## begin

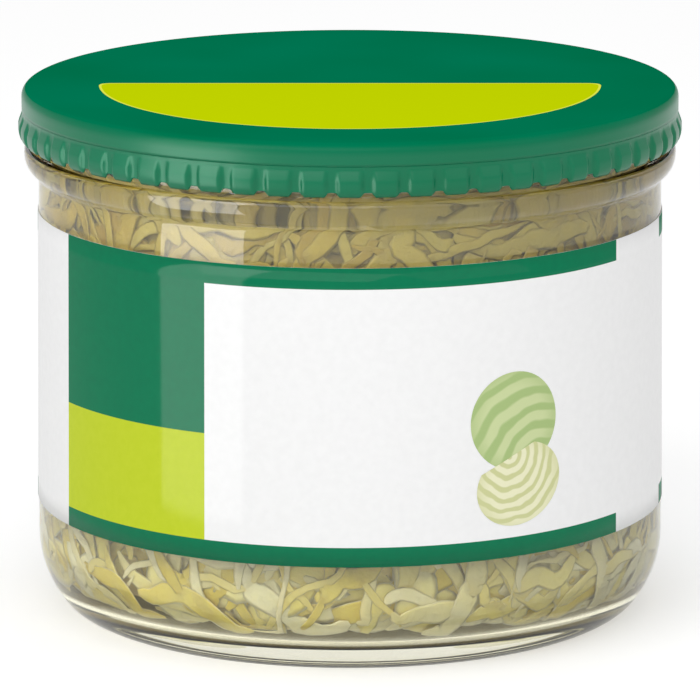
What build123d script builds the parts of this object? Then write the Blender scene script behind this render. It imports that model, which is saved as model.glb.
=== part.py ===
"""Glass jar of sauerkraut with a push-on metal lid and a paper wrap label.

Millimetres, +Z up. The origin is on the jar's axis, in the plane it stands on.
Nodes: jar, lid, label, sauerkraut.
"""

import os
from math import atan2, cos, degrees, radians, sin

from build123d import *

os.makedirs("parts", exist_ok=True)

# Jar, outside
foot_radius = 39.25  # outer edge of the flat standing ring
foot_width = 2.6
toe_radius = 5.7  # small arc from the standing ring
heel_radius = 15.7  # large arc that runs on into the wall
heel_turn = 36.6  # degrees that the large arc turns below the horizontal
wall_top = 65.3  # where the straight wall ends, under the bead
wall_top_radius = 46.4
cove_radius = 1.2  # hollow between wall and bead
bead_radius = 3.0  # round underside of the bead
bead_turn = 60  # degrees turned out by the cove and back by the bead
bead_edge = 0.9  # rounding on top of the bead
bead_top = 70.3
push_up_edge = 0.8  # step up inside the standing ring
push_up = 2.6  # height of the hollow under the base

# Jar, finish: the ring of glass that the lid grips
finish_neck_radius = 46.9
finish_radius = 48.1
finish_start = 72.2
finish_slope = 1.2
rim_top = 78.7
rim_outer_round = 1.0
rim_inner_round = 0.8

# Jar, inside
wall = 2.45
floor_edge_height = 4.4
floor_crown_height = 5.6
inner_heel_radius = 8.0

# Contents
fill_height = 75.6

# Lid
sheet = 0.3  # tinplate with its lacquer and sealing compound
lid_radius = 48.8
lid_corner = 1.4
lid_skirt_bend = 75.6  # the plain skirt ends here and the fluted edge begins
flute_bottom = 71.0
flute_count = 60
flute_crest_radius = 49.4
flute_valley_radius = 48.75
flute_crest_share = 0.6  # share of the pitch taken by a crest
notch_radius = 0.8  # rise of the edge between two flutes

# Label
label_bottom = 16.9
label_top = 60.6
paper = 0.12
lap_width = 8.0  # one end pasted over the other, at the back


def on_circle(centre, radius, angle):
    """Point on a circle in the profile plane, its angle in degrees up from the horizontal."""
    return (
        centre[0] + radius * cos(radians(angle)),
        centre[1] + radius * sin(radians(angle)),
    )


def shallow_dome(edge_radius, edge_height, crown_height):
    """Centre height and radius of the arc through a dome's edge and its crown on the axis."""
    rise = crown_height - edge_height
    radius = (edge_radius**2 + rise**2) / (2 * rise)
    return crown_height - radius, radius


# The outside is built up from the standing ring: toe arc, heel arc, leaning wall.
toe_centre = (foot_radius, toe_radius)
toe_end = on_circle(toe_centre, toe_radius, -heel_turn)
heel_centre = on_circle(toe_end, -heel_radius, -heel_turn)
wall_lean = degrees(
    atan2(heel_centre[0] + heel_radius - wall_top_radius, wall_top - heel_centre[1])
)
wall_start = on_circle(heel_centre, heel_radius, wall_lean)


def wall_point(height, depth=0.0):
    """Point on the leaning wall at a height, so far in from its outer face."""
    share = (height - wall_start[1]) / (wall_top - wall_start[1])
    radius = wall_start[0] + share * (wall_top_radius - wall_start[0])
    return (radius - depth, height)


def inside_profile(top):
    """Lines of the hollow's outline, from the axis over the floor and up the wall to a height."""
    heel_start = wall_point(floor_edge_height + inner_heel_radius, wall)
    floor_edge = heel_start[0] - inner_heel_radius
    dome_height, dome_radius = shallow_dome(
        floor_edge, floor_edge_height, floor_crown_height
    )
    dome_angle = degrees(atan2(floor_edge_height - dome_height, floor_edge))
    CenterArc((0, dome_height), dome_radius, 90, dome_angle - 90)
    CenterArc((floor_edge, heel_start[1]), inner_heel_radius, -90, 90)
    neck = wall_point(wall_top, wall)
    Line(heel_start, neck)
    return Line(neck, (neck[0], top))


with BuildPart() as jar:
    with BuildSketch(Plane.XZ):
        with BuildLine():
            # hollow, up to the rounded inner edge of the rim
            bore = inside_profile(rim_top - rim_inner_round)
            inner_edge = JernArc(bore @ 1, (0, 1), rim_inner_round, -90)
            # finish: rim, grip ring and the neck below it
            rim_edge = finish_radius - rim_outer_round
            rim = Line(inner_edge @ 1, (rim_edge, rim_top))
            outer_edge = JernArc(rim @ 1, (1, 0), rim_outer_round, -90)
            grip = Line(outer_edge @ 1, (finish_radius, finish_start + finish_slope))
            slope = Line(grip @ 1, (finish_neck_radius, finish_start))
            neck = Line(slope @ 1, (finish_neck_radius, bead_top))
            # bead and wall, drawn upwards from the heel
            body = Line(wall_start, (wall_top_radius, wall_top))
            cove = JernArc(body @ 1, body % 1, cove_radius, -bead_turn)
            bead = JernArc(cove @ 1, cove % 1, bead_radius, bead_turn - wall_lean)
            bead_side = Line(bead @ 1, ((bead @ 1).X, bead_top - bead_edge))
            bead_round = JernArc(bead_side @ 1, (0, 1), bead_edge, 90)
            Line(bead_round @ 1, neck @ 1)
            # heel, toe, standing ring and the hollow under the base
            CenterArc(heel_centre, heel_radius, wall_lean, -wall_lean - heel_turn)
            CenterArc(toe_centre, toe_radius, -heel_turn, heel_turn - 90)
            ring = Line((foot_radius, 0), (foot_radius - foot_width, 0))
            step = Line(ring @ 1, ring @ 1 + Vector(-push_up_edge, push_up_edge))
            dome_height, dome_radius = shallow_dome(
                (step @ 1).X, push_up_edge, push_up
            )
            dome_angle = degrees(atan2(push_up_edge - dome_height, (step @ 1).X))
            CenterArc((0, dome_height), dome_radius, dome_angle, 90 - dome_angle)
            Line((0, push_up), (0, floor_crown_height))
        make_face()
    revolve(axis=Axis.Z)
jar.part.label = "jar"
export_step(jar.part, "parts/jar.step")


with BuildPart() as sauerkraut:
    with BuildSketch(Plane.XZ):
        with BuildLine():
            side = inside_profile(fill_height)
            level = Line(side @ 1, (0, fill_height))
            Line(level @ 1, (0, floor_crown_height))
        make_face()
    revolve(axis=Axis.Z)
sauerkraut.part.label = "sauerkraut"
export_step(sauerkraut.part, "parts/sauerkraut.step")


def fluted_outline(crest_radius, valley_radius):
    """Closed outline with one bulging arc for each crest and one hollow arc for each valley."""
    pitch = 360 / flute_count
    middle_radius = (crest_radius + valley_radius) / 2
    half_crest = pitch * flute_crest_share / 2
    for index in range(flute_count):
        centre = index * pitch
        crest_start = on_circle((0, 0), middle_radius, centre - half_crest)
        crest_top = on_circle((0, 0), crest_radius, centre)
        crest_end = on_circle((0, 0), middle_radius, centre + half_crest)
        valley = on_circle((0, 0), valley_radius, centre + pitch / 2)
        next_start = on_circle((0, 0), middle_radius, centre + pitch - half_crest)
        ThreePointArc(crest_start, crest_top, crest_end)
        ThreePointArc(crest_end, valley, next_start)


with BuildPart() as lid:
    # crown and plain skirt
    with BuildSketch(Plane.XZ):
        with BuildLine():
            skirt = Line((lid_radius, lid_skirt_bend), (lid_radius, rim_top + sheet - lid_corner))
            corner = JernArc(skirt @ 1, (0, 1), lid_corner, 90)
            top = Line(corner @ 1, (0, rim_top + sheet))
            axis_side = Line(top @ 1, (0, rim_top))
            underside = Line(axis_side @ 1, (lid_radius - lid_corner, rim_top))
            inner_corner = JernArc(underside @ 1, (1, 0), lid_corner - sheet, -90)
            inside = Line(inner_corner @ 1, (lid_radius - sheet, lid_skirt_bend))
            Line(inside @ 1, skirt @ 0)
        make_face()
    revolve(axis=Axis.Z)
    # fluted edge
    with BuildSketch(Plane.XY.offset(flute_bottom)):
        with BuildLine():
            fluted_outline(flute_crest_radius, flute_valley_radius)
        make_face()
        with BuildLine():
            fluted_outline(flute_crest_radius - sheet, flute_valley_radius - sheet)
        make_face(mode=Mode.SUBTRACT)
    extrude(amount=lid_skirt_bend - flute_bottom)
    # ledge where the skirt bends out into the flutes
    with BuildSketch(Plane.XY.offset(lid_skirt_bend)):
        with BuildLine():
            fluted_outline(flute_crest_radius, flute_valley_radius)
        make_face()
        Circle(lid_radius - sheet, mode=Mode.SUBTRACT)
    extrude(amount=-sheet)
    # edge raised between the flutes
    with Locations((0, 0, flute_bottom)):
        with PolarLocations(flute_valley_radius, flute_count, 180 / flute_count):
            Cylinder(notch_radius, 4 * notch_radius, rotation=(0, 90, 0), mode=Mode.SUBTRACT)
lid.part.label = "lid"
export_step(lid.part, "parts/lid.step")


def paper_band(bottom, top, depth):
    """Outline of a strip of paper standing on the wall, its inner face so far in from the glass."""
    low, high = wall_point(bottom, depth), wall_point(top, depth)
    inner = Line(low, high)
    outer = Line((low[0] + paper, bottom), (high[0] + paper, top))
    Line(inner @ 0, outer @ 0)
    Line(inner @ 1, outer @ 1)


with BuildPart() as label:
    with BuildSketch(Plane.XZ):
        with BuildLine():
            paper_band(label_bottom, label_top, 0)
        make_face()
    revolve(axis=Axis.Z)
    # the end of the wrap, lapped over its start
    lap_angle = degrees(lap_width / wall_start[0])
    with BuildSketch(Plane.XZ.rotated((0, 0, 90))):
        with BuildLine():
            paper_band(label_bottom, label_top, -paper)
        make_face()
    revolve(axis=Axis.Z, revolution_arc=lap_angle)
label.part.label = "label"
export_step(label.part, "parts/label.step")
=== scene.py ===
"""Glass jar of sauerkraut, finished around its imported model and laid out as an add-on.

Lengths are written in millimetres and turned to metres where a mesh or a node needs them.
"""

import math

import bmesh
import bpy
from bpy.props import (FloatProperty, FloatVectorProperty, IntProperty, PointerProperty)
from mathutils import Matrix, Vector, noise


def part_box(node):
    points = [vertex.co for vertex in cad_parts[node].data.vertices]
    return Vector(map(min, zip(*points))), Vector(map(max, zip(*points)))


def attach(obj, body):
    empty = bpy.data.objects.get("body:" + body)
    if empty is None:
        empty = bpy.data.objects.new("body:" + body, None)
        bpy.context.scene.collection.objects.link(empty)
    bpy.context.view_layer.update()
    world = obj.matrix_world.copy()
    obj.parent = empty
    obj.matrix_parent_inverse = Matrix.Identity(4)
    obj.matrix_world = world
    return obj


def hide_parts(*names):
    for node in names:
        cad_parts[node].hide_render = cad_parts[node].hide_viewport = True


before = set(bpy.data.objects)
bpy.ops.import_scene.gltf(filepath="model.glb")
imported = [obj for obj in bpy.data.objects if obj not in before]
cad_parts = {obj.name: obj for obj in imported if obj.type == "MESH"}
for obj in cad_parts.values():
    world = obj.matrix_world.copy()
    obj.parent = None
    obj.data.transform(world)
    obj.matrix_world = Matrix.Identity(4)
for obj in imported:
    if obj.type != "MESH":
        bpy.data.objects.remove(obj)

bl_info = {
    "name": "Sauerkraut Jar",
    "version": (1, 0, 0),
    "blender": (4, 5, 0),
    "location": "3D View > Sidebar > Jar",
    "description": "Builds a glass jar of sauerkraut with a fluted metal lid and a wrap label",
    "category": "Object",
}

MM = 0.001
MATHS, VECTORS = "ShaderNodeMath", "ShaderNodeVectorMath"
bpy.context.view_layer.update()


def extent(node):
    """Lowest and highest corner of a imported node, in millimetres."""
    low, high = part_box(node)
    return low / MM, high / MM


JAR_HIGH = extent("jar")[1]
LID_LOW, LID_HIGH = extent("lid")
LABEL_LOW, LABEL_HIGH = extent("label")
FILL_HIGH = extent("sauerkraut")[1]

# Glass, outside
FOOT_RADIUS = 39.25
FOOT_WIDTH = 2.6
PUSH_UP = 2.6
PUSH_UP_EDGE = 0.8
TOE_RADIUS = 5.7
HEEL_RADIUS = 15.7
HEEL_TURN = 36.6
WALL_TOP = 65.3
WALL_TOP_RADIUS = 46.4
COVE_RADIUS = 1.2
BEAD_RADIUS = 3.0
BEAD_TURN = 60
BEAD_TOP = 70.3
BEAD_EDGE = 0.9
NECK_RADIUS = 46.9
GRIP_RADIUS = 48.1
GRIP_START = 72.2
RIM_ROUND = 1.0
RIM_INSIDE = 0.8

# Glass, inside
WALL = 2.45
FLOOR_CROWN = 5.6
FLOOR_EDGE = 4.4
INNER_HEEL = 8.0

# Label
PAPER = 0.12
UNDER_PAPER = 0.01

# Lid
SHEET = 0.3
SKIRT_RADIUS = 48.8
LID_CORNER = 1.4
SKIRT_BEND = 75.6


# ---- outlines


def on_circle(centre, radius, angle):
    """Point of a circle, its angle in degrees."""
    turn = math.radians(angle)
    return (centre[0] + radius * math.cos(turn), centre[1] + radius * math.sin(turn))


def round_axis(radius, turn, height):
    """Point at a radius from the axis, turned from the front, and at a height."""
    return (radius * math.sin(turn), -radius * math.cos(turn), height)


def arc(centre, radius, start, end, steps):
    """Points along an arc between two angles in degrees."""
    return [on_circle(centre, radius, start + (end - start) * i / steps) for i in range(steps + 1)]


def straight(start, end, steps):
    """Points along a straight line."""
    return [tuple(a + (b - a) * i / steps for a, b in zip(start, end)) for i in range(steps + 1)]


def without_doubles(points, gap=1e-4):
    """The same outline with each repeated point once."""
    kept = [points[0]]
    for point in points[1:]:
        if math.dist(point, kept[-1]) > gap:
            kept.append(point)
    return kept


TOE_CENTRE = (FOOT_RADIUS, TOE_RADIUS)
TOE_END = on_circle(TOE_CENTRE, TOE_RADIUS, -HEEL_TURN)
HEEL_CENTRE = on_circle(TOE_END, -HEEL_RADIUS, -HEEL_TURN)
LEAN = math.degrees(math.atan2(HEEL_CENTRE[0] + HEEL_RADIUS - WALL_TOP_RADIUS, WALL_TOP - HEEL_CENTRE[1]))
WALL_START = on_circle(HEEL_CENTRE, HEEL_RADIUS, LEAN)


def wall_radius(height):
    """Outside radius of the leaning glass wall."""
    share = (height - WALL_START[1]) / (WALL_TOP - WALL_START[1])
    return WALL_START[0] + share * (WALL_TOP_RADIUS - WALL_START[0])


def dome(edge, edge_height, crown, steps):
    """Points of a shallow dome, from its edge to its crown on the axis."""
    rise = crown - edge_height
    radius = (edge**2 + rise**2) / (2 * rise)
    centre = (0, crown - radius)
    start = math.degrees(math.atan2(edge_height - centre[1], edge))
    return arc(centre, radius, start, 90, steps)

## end

# WRITTEN INSTRUCTION
Extract exactly and only the span of lines that begins at the line containing "outer = Line((low[0]" and ends at the line containing "points = [vertex.co".

# RESULT OF THE TASK
    outer = Line((low[0] + paper, bottom), (high[0] + paper, top))
    Line(inner @ 0, outer @ 0)
    Line(inner @ 1, outer @ 1)


with BuildPart() as label:
    with BuildSketch(Plane.XZ):
        with BuildLine():
            paper_band(label_bottom, label_top, 0)
        make_face()
    revolve(axis=Axis.Z)
    # the end of the wrap, lapped over its start
    lap_angle = degrees(lap_width / wall_start[0])
    with BuildSketch(Plane.XZ.rotated((0, 0, 90))):
        with BuildLine():
            paper_band(label_bottom, label_top, -paper)
        make_face()
    revolve(axis=Axis.Z, revolution_arc=lap_angle)
label.part.label = "label"
export_step(label.part, "parts/label.step")
=== scene.py ===
"""Glass jar of sauerkraut, finished around its imported model and laid out as an add-on.

Lengths are written in millimetres and turned to metres where a mesh or a node needs them.
"""

import math

import bmesh
import bpy
from bpy.props import (FloatProperty, FloatVectorProperty, IntProperty, PointerProperty)
from mathutils import Matrix, Vector, noise


def part_box(node):
    points = [vertex.co for vertex in cad_parts[node].data.vertices]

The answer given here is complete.